— START OF RECORDS SUPPLIED —
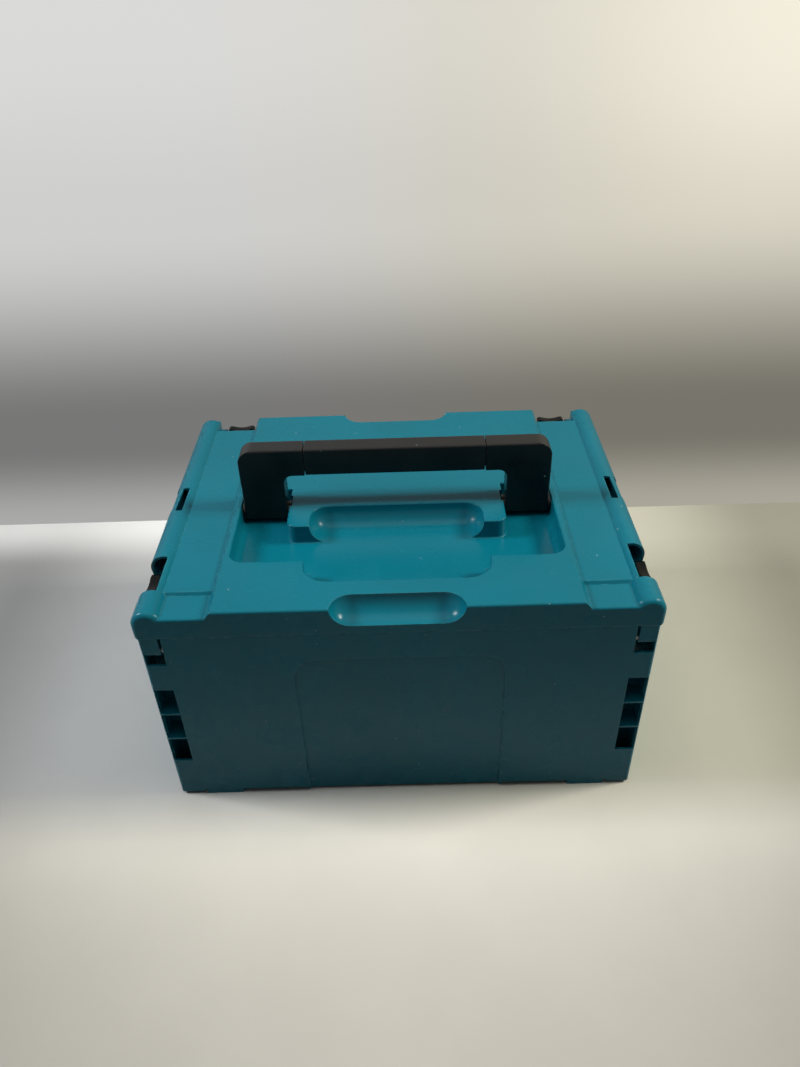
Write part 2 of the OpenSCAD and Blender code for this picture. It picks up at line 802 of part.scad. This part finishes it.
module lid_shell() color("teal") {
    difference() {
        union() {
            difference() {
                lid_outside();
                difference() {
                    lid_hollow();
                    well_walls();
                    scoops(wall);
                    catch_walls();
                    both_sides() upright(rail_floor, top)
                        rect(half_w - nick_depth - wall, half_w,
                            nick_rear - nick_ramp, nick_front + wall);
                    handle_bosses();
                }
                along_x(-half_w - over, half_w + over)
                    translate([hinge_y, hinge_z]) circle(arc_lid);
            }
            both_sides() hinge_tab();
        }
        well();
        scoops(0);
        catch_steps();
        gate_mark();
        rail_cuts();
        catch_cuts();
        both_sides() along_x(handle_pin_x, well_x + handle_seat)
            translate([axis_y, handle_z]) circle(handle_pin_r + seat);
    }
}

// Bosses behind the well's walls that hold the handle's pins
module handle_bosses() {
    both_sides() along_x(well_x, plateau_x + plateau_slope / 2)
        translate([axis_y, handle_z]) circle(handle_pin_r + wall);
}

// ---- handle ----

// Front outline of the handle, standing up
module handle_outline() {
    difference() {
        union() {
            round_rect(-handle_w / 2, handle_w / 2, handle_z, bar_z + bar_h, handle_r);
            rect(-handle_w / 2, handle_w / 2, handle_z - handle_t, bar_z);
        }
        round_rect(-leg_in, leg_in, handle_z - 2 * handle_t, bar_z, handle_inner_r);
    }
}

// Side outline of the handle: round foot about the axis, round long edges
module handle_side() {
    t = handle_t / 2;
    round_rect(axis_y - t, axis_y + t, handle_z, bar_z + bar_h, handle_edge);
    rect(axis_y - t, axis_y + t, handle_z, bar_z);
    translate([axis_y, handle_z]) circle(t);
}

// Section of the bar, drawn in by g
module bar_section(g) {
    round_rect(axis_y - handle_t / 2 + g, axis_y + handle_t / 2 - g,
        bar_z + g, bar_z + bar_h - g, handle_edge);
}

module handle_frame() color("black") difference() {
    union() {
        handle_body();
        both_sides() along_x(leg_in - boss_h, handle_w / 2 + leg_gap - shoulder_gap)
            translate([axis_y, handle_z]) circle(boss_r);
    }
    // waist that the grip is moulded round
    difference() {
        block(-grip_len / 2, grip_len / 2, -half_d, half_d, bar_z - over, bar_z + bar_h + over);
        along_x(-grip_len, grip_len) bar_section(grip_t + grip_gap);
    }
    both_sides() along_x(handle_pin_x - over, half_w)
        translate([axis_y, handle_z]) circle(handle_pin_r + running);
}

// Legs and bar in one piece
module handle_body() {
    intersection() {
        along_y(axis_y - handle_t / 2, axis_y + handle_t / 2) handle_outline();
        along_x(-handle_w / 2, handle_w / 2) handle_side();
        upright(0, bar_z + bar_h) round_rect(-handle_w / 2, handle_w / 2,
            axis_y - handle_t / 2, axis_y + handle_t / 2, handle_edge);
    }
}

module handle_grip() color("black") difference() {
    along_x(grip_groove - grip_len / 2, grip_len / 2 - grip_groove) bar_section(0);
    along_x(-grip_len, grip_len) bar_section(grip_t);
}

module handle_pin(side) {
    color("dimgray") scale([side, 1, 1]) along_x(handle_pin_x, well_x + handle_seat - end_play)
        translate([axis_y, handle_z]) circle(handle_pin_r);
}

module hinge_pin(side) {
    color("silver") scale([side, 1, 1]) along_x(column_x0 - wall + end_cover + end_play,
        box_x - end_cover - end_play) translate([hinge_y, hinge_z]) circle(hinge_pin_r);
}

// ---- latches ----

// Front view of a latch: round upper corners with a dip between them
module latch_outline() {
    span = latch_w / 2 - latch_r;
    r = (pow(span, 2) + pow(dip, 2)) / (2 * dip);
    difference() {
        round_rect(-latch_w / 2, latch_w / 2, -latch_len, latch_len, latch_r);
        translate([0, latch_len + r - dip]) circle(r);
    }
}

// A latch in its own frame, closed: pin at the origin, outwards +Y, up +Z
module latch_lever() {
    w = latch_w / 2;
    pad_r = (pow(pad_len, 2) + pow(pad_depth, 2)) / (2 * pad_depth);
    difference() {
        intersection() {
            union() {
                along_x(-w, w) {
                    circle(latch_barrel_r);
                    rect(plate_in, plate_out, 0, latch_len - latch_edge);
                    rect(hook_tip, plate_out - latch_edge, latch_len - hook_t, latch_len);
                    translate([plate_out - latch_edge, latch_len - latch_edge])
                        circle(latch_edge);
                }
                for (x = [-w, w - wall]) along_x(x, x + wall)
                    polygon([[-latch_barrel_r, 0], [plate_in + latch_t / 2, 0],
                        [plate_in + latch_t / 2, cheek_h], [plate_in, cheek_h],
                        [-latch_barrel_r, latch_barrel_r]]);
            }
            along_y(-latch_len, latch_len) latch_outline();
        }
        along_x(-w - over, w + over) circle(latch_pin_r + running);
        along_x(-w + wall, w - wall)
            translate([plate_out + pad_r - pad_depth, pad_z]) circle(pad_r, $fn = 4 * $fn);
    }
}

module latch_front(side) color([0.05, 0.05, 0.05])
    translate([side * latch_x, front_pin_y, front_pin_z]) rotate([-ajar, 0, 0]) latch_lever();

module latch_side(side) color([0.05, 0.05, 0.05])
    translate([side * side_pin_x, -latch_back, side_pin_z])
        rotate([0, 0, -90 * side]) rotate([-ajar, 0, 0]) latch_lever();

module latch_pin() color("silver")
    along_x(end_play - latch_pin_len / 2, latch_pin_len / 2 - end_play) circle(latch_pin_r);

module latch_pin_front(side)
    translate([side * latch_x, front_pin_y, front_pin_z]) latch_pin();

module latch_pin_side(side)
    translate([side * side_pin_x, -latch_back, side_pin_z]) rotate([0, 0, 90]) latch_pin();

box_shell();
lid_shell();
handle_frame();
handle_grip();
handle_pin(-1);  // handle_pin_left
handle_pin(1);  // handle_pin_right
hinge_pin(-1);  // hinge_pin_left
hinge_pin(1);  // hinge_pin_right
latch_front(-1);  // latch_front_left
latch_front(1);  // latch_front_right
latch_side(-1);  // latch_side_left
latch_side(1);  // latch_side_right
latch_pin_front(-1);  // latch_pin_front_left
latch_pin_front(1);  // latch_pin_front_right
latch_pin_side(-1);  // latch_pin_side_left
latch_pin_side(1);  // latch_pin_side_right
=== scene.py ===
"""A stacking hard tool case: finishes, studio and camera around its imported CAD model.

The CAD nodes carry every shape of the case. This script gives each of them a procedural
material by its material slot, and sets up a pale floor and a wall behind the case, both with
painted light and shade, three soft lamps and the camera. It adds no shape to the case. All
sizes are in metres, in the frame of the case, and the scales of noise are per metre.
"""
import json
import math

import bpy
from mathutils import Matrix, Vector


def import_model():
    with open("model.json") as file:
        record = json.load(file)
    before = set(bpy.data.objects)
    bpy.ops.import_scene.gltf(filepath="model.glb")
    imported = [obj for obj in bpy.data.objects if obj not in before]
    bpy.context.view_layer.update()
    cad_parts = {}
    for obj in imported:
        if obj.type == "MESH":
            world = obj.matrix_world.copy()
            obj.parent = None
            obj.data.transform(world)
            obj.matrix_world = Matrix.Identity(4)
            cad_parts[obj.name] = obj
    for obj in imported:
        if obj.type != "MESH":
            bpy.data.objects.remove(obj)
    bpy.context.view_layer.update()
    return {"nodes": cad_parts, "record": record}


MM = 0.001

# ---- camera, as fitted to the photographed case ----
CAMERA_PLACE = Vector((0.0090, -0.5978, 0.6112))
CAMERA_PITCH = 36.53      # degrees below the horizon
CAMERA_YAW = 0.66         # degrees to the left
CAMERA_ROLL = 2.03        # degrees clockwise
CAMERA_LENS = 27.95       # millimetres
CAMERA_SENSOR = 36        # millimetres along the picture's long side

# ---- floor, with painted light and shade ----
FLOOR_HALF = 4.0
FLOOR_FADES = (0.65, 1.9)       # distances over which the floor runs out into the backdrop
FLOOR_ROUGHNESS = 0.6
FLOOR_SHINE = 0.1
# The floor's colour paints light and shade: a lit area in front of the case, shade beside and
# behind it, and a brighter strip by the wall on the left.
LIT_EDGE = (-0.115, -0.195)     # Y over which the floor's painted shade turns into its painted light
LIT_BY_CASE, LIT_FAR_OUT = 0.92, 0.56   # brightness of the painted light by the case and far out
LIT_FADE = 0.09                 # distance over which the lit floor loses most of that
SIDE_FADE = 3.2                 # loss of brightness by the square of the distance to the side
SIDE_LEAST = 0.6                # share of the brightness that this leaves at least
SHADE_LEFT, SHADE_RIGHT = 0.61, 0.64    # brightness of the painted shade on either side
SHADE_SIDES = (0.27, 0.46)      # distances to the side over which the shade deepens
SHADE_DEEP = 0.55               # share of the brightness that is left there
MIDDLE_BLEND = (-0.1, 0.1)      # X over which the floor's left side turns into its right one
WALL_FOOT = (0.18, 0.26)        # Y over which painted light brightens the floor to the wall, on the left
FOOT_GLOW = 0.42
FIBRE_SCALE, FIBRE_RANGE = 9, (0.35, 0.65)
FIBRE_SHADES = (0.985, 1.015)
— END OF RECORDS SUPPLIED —
— START OF RECORDS SUPPLIED —
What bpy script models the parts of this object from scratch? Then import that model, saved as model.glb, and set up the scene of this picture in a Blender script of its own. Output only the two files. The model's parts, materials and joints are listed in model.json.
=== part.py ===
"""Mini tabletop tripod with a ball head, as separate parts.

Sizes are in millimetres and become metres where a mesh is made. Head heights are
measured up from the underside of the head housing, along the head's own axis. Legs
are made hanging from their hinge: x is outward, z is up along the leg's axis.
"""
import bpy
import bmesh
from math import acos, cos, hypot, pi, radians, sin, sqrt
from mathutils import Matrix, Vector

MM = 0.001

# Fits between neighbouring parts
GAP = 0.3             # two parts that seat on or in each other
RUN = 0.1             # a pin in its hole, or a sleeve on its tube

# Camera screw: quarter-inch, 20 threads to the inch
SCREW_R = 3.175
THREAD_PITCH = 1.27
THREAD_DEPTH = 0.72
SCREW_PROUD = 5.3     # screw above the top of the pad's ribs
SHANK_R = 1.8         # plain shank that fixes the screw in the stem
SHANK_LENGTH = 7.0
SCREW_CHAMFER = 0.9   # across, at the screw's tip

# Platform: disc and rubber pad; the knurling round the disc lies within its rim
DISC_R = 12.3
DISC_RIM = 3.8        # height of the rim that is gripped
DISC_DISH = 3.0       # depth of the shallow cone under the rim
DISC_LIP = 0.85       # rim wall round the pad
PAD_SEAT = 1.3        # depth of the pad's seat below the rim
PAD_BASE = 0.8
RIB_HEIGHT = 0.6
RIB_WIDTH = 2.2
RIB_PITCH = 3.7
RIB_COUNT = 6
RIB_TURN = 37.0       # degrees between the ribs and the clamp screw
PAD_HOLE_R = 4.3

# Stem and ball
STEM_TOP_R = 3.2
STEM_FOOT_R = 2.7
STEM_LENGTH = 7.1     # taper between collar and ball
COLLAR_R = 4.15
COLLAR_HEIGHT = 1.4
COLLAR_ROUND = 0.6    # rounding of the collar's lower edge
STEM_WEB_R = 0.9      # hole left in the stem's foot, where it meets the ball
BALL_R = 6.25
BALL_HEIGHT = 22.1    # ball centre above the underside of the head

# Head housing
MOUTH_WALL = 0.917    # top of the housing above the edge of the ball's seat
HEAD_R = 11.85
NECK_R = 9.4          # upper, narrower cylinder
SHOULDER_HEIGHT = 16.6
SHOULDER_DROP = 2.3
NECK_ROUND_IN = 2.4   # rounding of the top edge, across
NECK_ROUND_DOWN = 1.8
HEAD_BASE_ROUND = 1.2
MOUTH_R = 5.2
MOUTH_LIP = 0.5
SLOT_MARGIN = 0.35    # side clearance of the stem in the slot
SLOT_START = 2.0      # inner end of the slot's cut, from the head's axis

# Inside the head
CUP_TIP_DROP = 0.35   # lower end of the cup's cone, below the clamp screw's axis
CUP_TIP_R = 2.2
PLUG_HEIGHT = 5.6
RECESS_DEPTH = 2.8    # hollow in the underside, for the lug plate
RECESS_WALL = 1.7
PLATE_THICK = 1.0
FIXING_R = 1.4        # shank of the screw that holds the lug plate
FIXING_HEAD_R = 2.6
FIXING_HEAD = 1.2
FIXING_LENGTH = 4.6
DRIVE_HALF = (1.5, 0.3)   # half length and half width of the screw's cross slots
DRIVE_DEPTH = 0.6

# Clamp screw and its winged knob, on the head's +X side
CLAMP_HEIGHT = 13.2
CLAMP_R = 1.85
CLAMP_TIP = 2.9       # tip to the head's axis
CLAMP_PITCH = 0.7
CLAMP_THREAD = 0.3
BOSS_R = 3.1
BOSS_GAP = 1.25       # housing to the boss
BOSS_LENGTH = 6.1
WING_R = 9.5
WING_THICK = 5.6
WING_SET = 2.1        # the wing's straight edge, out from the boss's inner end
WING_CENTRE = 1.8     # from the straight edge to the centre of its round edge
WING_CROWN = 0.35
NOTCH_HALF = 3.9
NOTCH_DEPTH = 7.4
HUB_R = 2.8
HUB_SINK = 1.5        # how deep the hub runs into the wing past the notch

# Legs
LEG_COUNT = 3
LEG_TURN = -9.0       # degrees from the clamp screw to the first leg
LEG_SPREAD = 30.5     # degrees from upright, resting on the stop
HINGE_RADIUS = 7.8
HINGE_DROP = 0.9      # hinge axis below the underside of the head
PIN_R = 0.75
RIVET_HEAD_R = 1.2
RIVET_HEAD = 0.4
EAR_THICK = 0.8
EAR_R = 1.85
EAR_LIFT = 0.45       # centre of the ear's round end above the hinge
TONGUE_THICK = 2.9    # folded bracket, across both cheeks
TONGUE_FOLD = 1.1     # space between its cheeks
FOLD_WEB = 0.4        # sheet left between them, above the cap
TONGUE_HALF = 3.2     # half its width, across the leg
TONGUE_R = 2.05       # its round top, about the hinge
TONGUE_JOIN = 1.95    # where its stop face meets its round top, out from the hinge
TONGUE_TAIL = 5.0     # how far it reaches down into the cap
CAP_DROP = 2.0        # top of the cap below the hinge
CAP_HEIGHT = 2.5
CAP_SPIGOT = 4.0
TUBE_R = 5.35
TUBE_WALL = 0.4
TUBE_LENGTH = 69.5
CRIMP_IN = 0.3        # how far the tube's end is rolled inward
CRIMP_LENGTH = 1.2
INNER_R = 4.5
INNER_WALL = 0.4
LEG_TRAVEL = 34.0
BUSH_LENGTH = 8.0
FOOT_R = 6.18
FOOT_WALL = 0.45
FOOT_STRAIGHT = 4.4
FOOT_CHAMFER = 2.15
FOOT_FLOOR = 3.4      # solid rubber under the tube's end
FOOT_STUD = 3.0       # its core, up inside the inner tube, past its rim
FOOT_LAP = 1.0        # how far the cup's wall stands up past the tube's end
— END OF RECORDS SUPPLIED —
— START OF RECORDS SUPPLIED —
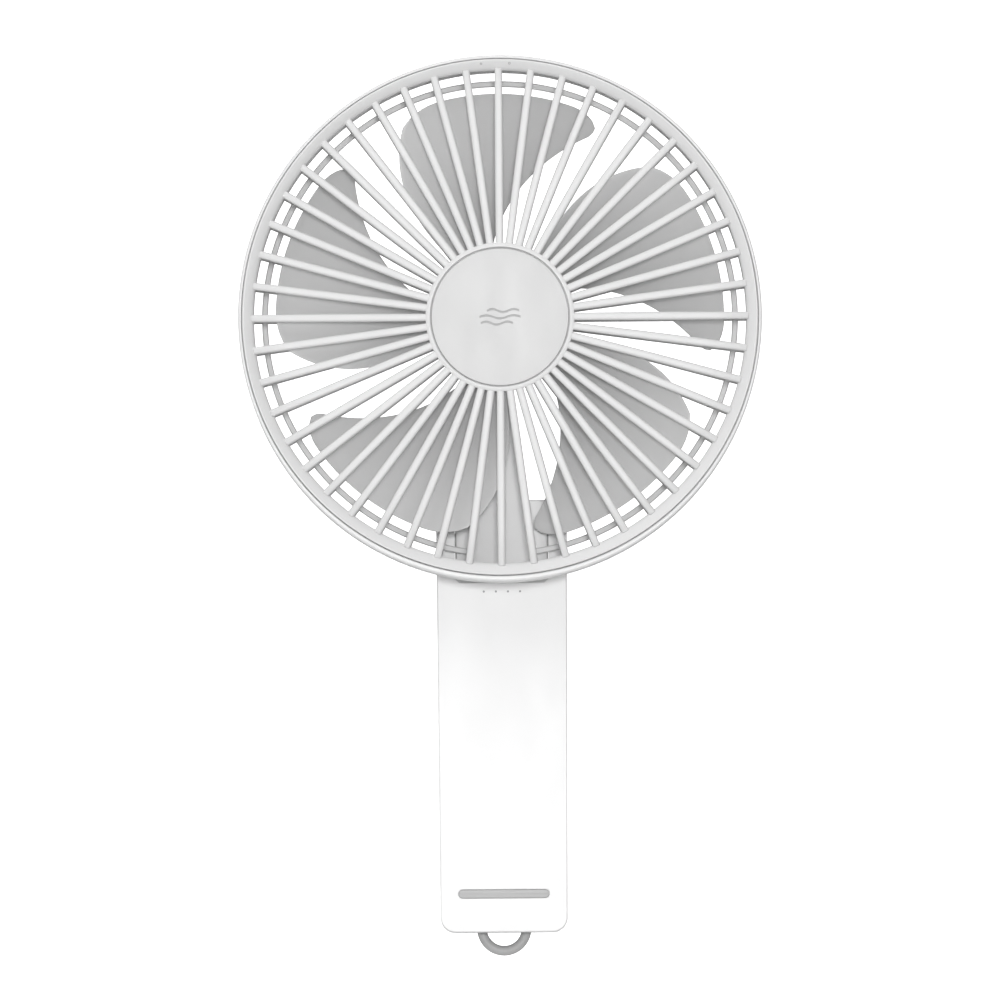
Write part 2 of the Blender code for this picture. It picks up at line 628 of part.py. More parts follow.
— END OF RECORDS SUPPLIED —
- [TASK DIRECTIONS]:
Output only the lines from the one containing "lid_shell();" through the one containing "obj.parent = None", inclusive, exactly as written.

- [WRITTEN ANSWER]:
lid_shell();
handle_frame();
handle_grip();
handle_pin(-1);  // handle_pin_left
handle_pin(1);  // handle_pin_right
hinge_pin(-1);  // hinge_pin_left
hinge_pin(1);  // hinge_pin_right
latch_front(-1);  // latch_front_left
latch_front(1);  // latch_front_right
latch_side(-1);  // latch_side_left
latch_side(1);  // latch_side_right
latch_pin_front(-1);  // latch_pin_front_left
latch_pin_front(1);  // latch_pin_front_right
latch_pin_side(-1);  // latch_pin_side_left
latch_pin_side(1);  // latch_pin_side_right
=== scene.py ===
"""A stacking hard tool case: finishes, studio and camera around its imported CAD model.

The CAD nodes carry every shape of the case. This script gives each of them a procedural
material by its material slot, and sets up a pale floor and a wall behind the case, both with
painted light and shade, three soft lamps and the camera. It adds no shape to the case. All
sizes are in metres, in the frame of the case, and the scales of noise are per metre.
"""
import json
import math

import bpy
from mathutils import Matrix, Vector


def import_model():
    with open("model.json") as file:
        record = json.load(file)
    before = set(bpy.data.objects)
    bpy.ops.import_scene.gltf(filepath="model.glb")
    imported = [obj for obj in bpy.data.objects if obj not in before]
    bpy.context.view_layer.update()
    cad_parts = {}
    for obj in imported:
        if obj.type == "MESH":
            world = obj.matrix_world.copy()
            obj.parent = None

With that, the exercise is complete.